** Aim of the exercise **
What is needed is an exact copy of the lines from the one containing "before = set(bpy.data.objects)" to the one containing "return low, high", both lines included, and no other lines.

** Provided material **
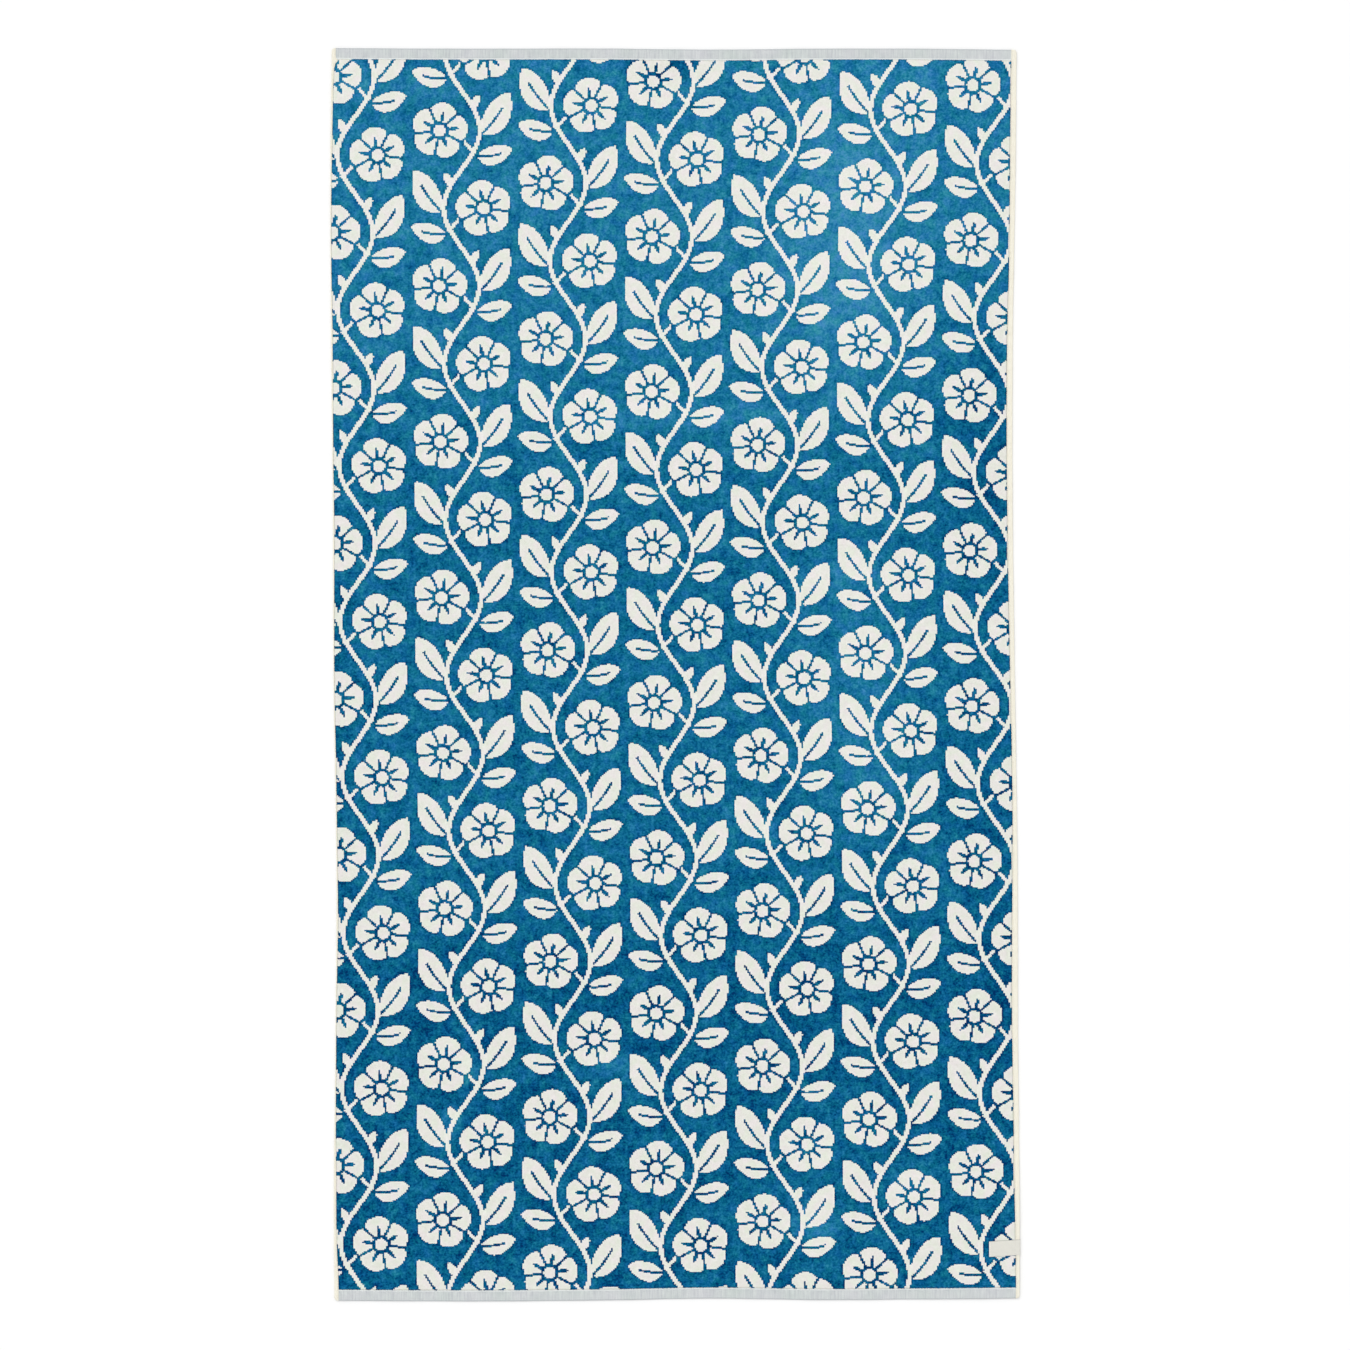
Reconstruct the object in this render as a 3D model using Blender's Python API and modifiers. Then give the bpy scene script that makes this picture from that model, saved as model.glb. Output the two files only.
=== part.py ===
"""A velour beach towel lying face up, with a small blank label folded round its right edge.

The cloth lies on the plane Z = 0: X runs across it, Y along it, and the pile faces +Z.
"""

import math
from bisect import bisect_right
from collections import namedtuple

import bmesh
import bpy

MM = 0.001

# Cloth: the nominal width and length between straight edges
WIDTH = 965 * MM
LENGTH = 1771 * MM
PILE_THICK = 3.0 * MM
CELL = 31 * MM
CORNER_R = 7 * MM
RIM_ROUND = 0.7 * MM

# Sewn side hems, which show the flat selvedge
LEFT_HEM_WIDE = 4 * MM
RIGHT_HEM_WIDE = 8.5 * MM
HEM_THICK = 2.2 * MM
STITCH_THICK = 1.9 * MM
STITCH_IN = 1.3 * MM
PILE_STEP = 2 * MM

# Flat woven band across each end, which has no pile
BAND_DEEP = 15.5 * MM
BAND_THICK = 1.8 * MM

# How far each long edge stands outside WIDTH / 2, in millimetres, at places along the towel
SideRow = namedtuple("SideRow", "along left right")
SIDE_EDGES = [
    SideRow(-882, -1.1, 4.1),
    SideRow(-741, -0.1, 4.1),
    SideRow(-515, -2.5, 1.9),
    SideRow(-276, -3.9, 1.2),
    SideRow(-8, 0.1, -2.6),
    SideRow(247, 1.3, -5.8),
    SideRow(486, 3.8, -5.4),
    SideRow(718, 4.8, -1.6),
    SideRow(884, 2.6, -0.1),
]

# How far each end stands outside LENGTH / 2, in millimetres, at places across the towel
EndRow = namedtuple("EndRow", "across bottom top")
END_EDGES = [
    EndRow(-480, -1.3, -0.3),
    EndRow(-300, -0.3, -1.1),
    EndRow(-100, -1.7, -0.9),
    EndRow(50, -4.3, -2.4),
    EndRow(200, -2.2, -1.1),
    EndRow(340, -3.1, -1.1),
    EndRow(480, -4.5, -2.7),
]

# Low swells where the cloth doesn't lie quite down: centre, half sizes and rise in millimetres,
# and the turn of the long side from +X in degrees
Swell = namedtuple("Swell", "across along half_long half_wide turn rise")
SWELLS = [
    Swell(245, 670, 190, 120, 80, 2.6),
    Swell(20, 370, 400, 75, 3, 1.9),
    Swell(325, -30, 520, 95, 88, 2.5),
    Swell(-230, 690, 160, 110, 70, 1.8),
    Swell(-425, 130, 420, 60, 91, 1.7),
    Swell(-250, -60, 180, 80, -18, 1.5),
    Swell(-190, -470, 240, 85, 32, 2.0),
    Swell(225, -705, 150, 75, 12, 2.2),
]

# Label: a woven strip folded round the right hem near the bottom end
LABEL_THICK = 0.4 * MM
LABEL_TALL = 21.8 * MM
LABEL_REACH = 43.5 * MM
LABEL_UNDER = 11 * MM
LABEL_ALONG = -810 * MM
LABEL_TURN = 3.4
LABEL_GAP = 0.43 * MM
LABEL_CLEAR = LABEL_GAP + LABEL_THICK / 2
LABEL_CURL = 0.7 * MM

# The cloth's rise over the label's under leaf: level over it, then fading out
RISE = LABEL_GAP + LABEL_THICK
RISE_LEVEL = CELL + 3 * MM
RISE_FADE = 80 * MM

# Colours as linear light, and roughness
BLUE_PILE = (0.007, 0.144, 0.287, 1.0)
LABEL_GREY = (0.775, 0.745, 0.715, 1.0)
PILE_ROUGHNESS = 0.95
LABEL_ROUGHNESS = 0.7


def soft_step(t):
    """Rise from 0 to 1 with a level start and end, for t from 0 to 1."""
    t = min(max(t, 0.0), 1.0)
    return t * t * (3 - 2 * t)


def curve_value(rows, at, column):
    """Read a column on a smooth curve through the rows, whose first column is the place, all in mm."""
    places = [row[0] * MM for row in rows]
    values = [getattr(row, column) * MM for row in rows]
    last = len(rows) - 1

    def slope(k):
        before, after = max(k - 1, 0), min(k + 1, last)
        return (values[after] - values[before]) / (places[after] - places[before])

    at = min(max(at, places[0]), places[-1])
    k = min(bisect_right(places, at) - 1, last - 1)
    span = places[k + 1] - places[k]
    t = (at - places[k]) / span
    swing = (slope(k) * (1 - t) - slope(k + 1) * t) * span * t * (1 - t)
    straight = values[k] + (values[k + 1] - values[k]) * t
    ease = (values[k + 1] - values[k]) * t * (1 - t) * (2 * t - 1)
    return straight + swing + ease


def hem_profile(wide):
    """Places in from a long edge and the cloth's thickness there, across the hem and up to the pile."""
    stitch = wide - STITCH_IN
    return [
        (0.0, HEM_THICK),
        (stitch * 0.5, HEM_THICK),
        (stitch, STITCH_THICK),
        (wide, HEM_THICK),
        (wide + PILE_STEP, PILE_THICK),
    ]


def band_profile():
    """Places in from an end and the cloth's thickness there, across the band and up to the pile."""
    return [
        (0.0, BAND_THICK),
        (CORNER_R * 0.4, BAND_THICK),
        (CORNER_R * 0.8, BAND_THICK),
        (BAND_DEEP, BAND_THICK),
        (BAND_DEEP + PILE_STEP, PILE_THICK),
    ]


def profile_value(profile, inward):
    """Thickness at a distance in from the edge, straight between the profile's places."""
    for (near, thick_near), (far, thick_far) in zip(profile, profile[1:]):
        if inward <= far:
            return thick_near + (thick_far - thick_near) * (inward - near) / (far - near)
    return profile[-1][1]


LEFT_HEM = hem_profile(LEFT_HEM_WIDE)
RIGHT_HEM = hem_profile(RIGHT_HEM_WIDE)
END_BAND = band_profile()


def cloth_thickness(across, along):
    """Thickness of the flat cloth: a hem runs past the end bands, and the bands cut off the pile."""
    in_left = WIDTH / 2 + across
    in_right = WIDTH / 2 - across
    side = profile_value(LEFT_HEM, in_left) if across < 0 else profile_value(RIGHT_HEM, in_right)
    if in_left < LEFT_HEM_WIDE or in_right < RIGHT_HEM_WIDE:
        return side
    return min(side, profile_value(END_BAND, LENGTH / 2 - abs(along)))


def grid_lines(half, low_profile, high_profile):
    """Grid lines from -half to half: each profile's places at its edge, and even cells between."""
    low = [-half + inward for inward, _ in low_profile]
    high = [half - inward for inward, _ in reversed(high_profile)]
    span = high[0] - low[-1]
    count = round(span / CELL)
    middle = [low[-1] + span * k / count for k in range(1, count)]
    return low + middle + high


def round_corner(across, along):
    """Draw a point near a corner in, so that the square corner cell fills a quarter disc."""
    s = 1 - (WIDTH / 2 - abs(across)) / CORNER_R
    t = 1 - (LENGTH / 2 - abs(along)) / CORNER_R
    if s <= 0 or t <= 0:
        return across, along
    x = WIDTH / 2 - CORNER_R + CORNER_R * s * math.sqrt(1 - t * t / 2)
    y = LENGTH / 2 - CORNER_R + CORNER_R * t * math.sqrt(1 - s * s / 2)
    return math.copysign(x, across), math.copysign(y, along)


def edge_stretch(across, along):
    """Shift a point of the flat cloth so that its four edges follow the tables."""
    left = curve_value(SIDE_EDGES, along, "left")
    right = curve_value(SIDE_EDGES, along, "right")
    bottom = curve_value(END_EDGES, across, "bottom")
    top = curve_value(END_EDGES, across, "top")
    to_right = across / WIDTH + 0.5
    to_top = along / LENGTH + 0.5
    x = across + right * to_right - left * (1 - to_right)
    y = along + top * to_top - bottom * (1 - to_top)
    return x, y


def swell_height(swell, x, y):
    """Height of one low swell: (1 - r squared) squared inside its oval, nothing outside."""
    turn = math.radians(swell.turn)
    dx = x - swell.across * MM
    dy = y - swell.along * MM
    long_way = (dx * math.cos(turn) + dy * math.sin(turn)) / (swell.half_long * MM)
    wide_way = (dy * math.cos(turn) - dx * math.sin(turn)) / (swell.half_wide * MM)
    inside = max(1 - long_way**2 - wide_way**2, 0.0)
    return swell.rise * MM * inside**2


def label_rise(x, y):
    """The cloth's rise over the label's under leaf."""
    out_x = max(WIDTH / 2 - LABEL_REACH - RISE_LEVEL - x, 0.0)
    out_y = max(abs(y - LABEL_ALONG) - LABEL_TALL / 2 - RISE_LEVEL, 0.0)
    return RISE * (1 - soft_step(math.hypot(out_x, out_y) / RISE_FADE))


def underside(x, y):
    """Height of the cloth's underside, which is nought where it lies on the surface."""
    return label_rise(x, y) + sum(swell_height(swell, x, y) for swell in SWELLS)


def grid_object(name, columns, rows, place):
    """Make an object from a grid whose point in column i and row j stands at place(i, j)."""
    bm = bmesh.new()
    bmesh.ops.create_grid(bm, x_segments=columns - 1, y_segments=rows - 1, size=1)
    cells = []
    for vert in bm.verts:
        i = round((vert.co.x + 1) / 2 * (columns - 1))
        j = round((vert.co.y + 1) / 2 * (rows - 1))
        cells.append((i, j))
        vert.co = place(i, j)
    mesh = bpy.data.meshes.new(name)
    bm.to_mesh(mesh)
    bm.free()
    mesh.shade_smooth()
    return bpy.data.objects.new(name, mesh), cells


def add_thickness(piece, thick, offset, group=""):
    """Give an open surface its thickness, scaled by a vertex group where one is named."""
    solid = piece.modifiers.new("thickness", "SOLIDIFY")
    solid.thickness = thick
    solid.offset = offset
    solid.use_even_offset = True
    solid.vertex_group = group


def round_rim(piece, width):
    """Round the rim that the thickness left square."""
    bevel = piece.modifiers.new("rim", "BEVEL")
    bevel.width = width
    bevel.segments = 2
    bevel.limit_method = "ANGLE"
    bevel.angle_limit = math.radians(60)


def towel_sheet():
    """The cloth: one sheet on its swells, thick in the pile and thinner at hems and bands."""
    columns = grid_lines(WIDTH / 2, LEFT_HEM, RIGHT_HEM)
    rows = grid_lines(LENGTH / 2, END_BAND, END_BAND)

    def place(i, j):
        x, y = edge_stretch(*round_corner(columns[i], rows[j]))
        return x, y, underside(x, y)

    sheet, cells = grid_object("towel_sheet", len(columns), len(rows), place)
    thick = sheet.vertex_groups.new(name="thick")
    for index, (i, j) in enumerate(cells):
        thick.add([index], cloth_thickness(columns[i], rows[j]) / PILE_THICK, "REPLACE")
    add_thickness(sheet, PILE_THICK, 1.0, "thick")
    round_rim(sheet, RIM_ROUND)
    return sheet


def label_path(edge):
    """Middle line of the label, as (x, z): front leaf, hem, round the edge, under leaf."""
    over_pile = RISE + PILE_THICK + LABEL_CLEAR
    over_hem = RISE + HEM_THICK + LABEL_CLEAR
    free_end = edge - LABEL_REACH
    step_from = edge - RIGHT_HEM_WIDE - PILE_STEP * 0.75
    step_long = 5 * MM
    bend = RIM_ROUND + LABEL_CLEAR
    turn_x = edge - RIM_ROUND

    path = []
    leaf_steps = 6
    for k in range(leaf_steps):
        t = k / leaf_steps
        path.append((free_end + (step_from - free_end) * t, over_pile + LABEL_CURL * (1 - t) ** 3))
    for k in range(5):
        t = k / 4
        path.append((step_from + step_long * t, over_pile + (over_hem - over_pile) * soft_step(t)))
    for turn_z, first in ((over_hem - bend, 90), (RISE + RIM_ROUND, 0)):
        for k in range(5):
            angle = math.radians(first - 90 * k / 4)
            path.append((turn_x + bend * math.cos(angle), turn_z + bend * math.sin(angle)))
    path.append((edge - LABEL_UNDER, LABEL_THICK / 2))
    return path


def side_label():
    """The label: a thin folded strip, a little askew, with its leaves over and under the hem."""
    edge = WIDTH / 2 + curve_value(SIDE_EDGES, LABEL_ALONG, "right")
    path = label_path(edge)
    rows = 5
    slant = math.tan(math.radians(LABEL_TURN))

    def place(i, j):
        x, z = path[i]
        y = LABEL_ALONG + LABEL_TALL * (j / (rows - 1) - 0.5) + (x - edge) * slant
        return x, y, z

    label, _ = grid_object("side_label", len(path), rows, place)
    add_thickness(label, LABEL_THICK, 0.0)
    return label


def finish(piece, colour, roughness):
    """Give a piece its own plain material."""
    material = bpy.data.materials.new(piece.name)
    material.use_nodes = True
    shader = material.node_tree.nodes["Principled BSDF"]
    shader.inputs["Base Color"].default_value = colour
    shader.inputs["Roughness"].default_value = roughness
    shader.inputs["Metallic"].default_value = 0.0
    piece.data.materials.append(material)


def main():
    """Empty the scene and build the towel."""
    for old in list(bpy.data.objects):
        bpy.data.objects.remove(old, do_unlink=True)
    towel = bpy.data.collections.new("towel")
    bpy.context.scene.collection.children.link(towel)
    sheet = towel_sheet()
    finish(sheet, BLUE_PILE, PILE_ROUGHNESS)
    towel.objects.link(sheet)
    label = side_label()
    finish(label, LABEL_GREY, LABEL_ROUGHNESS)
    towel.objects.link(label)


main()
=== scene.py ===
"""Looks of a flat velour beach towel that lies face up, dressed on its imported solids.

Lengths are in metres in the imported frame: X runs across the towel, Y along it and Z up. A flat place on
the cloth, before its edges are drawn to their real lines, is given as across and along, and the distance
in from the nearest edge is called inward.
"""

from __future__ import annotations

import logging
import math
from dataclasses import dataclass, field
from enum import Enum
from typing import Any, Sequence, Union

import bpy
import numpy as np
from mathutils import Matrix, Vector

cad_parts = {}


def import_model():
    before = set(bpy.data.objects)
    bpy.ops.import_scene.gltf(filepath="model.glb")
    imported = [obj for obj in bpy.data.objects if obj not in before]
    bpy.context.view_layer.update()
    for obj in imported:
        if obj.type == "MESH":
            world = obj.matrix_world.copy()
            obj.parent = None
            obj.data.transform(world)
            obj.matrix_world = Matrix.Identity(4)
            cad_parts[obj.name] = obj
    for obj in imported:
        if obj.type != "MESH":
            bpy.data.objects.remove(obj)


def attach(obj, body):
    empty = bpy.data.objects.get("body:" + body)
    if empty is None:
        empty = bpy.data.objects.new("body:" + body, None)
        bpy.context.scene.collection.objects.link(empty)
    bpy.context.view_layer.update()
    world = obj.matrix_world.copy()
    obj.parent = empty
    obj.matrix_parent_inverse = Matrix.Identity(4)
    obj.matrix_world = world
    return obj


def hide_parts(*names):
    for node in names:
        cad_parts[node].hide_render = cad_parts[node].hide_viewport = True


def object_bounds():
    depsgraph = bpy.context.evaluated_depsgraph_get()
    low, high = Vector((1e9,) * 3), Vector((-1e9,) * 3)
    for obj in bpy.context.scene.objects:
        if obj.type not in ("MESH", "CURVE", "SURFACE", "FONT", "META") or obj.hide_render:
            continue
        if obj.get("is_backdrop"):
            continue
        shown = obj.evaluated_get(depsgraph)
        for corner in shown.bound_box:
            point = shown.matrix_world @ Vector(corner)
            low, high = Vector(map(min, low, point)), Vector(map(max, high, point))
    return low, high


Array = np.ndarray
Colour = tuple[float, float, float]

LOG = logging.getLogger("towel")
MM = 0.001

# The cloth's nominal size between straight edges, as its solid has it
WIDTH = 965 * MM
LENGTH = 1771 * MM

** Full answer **
    before = set(bpy.data.objects)
    bpy.ops.import_scene.gltf(filepath="model.glb")
    imported = [obj for obj in bpy.data.objects if obj not in before]
    bpy.context.view_layer.update()
    for obj in imported:
        if obj.type == "MESH":
            world = obj.matrix_world.copy()
            obj.parent = None
            obj.data.transform(world)
            obj.matrix_world = Matrix.Identity(4)
            cad_parts[obj.name] = obj
    for obj in imported:
        if obj.type != "MESH":
            bpy.data.objects.remove(obj)


def attach(obj, body):
    empty = bpy.data.objects.get("body:" + body)
    if empty is None:
        empty = bpy.data.objects.new("body:" + body, None)
        bpy.context.scene.collection.objects.link(empty)
    bpy.context.view_layer.update()
    world = obj.matrix_world.copy()
    obj.parent = empty
    obj.matrix_parent_inverse = Matrix.Identity(4)
    obj.matrix_world = world
    return obj


def hide_parts(*names):
    for node in names:
        cad_parts[node].hide_render = cad_parts[node].hide_viewport = True


def object_bounds():
    depsgraph = bpy.context.evaluated_depsgraph_get()
    low, high = Vector((1e9,) * 3), Vector((-1e9,) * 3)
    for obj in bpy.context.scene.objects:
        if obj.type not in ("MESH", "CURVE", "SURFACE", "FONT", "META") or obj.hide_render:
            continue
        if obj.get("is_backdrop"):
            continue
        shown = obj.evaluated_get(depsgraph)
        for corner in shown.bound_box:
            point = shown.matrix_world @ Vector(corner)
            low, high = Vector(map(min, low, point)), Vector(map(max, high, point))
    return low, high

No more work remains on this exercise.